The bill correcting the law was passed 29-6 last Thursday by the Senate, which fast-tracked the legislation to a final vote without a committee hearing.

The Assembly held the customary committee hearing on the bill, though did so through an unusual forum: the Assembly Oversight, Reform and Federal Relations Committee.

The full Assembly approved the new bill Monday in a 67-4 vote.

At the committee hearing, Freiman noted that raising a child is expensive and said it doesn’t get cheaper as they get older. However, the new child tax credit applies only for children under the age of 6 years.

Credits are available to taxpayers with taxable income of $80,000 or less, with the amount of the credit varying:

  • Taxpayers with income not over $30,000 receive a credit of $500.
  • Taxpayers with income between $30,001 and $40,000 receive a credit of $400.
  • Taxpayers with income between $40,001 and $50,000 receive a credit of $300.
  • Taxpayers with income between $50,001 and $60,000 receive a credit of $200.
  • And taxpayers with income between $60,001 and $80,000 receive a credit of $100.

The credit is refundable, meaning taxpayers whose tax bills are less than the amount of their credit receive the balance in the form of a refund.

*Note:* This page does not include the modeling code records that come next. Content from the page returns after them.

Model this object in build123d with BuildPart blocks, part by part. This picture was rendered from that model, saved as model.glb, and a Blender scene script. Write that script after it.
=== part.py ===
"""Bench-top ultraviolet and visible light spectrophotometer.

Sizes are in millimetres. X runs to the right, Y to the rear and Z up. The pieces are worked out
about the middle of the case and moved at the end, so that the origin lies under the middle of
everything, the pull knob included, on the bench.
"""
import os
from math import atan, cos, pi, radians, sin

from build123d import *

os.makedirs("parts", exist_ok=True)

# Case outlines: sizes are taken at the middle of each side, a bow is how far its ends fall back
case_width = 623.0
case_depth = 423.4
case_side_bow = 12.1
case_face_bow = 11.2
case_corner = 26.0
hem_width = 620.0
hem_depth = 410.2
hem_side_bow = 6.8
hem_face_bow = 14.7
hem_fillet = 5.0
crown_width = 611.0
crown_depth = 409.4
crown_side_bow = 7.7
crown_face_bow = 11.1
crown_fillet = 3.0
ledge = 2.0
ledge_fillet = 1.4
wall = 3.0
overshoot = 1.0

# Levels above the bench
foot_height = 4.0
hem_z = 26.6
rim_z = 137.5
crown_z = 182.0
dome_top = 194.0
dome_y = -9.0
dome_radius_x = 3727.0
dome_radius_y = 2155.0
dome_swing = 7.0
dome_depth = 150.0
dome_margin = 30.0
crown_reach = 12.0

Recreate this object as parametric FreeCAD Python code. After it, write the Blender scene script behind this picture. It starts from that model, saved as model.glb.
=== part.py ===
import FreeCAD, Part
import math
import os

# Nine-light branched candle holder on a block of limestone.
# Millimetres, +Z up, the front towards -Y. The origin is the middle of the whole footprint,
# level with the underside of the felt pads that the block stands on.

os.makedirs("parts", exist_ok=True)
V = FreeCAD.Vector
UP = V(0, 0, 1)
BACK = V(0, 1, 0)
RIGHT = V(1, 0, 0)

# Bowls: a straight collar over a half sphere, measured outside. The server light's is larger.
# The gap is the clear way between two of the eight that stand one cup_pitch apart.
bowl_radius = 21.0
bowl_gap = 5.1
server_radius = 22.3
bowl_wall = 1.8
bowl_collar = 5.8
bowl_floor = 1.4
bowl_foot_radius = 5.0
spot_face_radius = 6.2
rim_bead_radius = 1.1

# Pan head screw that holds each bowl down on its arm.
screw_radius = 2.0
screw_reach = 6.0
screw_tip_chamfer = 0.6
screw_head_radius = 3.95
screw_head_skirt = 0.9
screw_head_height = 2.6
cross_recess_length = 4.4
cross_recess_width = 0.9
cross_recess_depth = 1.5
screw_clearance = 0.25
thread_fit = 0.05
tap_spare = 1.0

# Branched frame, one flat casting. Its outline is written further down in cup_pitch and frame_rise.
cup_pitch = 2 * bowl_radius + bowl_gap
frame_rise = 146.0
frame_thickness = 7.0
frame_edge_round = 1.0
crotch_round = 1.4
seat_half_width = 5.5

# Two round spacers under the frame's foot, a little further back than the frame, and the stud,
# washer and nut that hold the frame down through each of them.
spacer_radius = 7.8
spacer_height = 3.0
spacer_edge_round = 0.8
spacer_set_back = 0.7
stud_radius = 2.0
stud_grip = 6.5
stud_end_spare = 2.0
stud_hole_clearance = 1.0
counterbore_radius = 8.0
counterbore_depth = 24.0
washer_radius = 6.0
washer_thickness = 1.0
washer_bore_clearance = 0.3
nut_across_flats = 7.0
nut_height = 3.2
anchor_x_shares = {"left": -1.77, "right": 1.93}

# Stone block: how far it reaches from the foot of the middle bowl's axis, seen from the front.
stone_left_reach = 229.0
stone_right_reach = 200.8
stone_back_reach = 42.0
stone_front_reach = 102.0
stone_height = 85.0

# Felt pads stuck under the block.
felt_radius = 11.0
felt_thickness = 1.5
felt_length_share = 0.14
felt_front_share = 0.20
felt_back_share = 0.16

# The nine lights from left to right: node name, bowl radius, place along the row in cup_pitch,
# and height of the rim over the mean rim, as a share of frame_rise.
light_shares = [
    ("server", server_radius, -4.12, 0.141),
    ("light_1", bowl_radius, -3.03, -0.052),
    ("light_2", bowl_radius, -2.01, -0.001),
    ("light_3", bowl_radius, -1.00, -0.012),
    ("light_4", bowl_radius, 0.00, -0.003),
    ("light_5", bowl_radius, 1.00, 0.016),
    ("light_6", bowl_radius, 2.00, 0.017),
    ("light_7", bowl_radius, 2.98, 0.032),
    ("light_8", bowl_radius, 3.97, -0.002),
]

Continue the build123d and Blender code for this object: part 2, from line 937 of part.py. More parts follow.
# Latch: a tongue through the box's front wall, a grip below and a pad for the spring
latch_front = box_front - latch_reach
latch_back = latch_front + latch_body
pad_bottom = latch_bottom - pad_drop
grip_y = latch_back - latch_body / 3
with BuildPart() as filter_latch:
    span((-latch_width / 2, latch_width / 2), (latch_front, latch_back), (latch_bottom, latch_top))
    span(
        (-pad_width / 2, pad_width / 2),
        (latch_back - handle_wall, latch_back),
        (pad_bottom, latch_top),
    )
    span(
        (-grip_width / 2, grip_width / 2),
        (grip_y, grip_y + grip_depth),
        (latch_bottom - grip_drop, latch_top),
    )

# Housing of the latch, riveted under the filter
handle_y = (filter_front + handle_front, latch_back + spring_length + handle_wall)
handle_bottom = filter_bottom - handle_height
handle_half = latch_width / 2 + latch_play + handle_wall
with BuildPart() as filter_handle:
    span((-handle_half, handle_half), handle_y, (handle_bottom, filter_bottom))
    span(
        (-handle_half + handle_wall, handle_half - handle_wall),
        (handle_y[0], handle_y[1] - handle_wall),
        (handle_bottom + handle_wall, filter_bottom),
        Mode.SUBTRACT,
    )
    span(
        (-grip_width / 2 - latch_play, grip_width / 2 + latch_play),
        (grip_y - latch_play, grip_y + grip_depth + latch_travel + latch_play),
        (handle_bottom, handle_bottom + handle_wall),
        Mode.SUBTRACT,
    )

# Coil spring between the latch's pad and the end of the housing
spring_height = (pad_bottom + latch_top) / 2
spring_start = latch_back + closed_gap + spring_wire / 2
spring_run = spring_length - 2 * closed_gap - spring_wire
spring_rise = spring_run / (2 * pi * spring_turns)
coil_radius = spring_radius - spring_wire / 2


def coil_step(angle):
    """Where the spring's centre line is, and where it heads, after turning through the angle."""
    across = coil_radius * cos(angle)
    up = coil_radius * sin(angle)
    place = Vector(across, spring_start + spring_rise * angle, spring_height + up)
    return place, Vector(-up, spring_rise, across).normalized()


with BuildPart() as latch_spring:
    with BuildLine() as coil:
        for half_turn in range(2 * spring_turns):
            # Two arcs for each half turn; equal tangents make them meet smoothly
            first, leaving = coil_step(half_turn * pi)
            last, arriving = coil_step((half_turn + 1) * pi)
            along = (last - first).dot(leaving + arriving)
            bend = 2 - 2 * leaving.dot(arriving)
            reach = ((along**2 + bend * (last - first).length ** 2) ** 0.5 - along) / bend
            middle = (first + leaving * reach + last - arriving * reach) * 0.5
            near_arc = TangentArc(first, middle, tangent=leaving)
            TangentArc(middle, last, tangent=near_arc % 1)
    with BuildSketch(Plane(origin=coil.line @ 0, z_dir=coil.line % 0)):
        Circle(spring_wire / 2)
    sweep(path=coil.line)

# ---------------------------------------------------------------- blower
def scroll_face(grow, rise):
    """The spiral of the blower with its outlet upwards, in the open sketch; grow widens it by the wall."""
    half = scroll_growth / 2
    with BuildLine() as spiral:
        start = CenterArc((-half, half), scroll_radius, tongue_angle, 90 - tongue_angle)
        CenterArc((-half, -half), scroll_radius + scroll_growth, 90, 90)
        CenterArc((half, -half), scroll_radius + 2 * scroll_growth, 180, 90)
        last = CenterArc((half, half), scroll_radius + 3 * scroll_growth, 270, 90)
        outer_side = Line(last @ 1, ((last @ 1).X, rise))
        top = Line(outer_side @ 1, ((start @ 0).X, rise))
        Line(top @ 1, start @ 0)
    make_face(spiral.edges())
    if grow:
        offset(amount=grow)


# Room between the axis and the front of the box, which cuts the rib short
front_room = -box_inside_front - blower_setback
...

Taxpayers will be allowed to claim the credit whether they file with a Social Security number or an Individual Taxpayer Identification Number on their tax forms. The latter category is generally, though not exclusively, what immigrants who aren’t legal residents use to pay their income taxes.

Nonpartisan legislative analysts project that the new tax credit will be paid for 374,000 dependent children, reducing state revenues by $134.7 million to $156.3 million.